When production began on the first James Bond film, few could have predicted that a relatively unknown Scottish actor would redefine cinematic cool for generations. But behind the effortless swagger audiences would later associate with 007 stood a meticulous architect of transformation: Terence Young.
Young, chosen to direct Dr. No, immediately recognized both the potential and the problem in Sean Connery. Connery possessed raw magnetism — a physical confidence and simmering intensity that made him dangerous in all the right ways. Yet he was unmistakably rough around the edges. Raised in a working-class Edinburgh household, Connery carried himself with the directness of a former milkman and bodybuilder. For Bond, that would not be enough.
Young understood that James Bond was more than a spy; he was a fantasy of British sophistication. He needed polish, restraint, and the kind of ease that money and privilege supposedly confer. Rather than demand superficial changes, Young devised what insiders later described as a deliberate three-step refinement plan.

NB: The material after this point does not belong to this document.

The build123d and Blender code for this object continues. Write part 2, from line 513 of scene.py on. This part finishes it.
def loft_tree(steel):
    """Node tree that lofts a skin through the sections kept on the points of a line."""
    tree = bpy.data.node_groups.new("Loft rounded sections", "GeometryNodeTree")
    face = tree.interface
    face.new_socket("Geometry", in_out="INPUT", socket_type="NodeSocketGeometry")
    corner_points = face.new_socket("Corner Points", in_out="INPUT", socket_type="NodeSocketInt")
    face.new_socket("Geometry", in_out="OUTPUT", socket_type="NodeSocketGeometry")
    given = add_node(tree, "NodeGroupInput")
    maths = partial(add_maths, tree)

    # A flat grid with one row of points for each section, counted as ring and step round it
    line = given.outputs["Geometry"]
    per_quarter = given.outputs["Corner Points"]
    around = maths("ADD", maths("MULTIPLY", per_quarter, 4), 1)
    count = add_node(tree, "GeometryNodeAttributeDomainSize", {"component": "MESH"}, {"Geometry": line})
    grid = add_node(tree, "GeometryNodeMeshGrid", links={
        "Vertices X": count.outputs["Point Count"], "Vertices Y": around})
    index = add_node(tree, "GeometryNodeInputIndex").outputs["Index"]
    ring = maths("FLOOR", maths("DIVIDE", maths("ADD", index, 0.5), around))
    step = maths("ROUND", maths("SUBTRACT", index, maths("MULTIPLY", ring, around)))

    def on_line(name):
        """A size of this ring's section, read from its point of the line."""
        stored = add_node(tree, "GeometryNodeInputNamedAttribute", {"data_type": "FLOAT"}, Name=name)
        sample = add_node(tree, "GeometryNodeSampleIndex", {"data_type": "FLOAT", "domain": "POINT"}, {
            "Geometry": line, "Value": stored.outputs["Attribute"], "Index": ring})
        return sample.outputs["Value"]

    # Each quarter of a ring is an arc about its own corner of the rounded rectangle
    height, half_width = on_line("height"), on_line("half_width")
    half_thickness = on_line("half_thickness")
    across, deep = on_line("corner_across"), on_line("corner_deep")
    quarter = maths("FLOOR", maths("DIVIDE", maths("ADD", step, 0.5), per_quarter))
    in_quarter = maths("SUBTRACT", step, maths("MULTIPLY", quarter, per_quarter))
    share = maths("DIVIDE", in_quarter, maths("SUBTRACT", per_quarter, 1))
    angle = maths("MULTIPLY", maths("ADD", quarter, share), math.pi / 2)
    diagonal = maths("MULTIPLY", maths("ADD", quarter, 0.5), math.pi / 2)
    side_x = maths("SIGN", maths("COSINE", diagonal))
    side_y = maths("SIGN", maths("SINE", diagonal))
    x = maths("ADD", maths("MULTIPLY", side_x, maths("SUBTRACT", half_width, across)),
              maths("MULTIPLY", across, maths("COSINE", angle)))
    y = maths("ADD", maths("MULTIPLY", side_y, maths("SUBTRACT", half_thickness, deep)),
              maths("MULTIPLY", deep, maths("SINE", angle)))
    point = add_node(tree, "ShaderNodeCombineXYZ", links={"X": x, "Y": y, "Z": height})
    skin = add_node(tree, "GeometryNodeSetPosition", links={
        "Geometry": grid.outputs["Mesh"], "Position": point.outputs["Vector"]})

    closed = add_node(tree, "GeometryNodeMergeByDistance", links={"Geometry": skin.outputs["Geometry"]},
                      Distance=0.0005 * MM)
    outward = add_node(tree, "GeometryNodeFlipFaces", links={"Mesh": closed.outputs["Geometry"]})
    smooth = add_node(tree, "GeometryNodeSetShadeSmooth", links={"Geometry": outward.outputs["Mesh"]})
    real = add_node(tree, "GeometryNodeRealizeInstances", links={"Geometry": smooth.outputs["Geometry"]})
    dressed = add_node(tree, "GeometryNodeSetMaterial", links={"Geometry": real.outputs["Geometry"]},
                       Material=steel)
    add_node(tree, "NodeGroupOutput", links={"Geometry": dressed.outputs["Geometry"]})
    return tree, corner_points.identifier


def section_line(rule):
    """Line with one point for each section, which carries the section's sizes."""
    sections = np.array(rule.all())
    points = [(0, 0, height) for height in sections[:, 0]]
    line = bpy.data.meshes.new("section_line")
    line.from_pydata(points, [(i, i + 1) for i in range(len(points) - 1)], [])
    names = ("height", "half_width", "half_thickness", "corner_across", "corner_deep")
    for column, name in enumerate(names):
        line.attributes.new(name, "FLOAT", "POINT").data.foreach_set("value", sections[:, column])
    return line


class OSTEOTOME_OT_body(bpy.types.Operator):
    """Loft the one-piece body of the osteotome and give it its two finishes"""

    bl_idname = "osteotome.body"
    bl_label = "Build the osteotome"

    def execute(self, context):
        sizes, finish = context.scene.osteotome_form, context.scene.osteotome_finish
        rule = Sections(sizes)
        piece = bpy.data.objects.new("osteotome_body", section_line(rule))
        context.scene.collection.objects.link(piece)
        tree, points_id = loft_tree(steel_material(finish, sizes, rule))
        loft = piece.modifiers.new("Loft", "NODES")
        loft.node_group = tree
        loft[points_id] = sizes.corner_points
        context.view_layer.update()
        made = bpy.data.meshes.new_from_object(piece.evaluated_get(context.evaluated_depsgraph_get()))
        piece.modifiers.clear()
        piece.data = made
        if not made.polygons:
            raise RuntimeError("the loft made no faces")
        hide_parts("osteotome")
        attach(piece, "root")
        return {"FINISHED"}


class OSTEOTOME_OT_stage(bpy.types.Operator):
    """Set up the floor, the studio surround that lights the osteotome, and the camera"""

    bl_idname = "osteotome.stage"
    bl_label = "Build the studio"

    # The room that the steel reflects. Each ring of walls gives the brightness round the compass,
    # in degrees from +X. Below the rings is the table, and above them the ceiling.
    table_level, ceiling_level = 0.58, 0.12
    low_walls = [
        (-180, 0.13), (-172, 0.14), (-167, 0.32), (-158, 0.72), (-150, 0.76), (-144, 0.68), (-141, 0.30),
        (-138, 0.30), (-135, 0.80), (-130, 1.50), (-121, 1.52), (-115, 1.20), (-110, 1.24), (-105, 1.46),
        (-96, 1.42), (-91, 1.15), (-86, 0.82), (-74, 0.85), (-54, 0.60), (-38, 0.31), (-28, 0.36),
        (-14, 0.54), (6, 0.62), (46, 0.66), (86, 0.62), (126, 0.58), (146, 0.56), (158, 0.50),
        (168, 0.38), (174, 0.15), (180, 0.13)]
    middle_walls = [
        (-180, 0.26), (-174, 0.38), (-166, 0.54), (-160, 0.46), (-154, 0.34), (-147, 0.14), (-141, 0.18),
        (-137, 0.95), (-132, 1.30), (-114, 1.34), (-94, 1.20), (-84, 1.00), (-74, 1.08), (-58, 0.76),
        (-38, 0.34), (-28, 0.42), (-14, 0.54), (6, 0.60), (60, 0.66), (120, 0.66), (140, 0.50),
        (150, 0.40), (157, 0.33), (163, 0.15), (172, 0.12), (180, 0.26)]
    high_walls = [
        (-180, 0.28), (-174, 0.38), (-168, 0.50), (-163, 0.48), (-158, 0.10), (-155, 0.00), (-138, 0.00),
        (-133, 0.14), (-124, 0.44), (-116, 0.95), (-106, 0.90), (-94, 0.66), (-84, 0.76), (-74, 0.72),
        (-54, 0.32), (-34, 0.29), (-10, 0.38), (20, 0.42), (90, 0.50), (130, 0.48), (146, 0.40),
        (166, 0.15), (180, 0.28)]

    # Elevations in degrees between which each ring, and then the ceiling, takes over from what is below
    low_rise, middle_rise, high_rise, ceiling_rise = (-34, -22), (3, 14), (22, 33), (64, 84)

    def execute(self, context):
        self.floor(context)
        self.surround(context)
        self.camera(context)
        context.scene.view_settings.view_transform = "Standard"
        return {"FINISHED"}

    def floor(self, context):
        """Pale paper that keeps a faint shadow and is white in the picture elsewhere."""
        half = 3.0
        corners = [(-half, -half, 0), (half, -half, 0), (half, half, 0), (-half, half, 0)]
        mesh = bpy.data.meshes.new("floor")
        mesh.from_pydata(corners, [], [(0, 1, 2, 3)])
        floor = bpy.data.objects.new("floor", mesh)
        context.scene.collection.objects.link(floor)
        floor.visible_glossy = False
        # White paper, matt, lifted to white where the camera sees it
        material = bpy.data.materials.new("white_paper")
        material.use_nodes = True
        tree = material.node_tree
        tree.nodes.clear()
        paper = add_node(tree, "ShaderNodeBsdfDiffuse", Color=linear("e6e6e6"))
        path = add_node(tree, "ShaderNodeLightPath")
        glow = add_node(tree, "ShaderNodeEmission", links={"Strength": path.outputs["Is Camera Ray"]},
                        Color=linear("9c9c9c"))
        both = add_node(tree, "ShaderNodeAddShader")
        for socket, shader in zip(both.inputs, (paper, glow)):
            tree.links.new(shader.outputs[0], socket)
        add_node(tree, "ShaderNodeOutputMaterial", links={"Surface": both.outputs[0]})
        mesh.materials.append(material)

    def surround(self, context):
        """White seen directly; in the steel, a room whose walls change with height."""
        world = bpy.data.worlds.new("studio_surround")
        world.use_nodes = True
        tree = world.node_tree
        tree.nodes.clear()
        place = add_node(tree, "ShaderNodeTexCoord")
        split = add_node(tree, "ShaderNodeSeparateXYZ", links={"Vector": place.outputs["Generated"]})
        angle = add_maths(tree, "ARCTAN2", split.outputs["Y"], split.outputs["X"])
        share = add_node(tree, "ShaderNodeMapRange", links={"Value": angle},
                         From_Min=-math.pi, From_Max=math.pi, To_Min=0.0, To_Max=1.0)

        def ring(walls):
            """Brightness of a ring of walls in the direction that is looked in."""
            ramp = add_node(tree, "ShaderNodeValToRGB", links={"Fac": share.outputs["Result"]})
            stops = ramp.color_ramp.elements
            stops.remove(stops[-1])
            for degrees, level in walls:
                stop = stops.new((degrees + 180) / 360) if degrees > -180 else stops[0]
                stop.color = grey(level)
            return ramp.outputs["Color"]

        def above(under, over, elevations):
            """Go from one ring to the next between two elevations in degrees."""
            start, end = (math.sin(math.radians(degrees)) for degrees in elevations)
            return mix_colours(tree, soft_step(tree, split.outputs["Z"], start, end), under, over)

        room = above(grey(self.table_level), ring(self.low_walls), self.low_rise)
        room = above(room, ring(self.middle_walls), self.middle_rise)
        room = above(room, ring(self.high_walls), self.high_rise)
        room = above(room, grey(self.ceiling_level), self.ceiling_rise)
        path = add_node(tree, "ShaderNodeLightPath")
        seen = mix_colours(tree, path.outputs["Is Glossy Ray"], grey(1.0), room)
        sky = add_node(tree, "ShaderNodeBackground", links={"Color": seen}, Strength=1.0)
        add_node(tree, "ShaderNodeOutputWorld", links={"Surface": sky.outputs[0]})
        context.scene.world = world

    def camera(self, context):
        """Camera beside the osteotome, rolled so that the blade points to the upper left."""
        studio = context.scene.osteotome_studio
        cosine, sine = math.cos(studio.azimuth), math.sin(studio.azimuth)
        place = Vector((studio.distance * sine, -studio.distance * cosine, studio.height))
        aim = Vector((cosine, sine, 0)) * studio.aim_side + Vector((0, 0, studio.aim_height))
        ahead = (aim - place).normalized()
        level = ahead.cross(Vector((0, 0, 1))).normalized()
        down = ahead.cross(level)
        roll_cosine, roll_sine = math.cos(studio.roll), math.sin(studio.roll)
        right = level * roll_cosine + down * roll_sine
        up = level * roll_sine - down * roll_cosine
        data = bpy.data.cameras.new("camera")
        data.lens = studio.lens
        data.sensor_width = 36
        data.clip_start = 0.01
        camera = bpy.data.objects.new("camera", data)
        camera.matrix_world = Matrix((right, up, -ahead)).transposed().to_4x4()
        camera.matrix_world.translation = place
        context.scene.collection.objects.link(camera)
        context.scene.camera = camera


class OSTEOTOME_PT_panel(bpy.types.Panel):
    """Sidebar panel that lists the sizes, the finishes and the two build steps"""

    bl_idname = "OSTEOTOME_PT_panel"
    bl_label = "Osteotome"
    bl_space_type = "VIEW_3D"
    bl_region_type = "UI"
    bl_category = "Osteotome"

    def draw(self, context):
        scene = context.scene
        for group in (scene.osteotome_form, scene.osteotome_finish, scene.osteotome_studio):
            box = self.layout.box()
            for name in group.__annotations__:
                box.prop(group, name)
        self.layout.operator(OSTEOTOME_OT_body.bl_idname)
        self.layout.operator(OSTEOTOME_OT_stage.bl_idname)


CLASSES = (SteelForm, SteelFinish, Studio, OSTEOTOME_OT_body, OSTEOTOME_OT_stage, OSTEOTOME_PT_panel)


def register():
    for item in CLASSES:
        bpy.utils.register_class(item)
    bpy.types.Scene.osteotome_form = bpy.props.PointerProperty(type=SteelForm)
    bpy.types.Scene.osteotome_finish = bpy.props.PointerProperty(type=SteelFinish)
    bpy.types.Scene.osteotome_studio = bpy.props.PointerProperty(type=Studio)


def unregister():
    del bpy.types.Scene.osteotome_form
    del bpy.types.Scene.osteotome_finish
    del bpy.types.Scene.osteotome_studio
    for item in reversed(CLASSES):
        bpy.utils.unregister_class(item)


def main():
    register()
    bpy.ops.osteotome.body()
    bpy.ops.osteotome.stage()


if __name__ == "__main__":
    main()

First came immersion. Young personally introduced Connery to elite London society, taking him to high-end restaurants and private clubs. These were not mere publicity outings; they were lessons. Connery observed how aristocrats held their cutlery, how they ordered wine, how they spoke with measured confidence. Young believed that if Connery could internalize the rhythms of upper-class behavior, the camera would capture authenticity rather than imitation.
Second came wardrobe. Young brought Connery to Turnbull & Asser on Jermyn Street for finely tailored shirts, then to his own Savile Row tailor for bespoke suits. The transformation was immediate but incomplete. Expensive fabric alone could not create comfort. Connery still wore the tuxedo like an impressive uniform — slightly aware of it, slightly constrained.
That led to Young’s most unusual instruction: sleep in the suit.
It sounded absurd, even extreme. Yet Young insisted that Connery wear his tailored suits for hours on end — lounging, walking, even resting in them — until they ceased to feel foreign. The objective was psychological as much as physical. Bond could never appear as though he were trying to look elegant. The elegance had to seem innate.
By the time cameras rolled, something had shifted. The tuxedo no longer sat on Connery like a costume; it moved with him. When he delivered the now-legendary introduction — “Bond. James Bond.” — there was no visible strain, no hint of self-consciousness. The working-class Scotsman had not been erased, but refined into a lethal combination of grit and grace.
Young’s mentorship extended beyond clothing and table manners. He taught Connery how to light a cigarette with deliberate calm, how to pause before speaking, how to let silence amplify authority. Every gesture was calibrated. Bond’s cool was not accidental; it was engineered.
The irony, of course, is that Connery’s natural toughness ultimately became the franchise’s secret weapon. Unlike a purely aristocratic figure, his Bond carried an undercurrent of danger — a sense that beneath the silk lapels lay real steel. Young’s genius was recognizing that the rough edges did not need removal, only framing.
In shaping Connery, Terence Young did more than prepare an actor for a role. He forged a cultural icon. The polish, the posture, the perfectly draped tuxedo — all were the product of discipline and deliberate design. And somewhere between Savile Row fittings and nights spent sleeping in bespoke wool, cinema’s ultimate gentleman spy was born.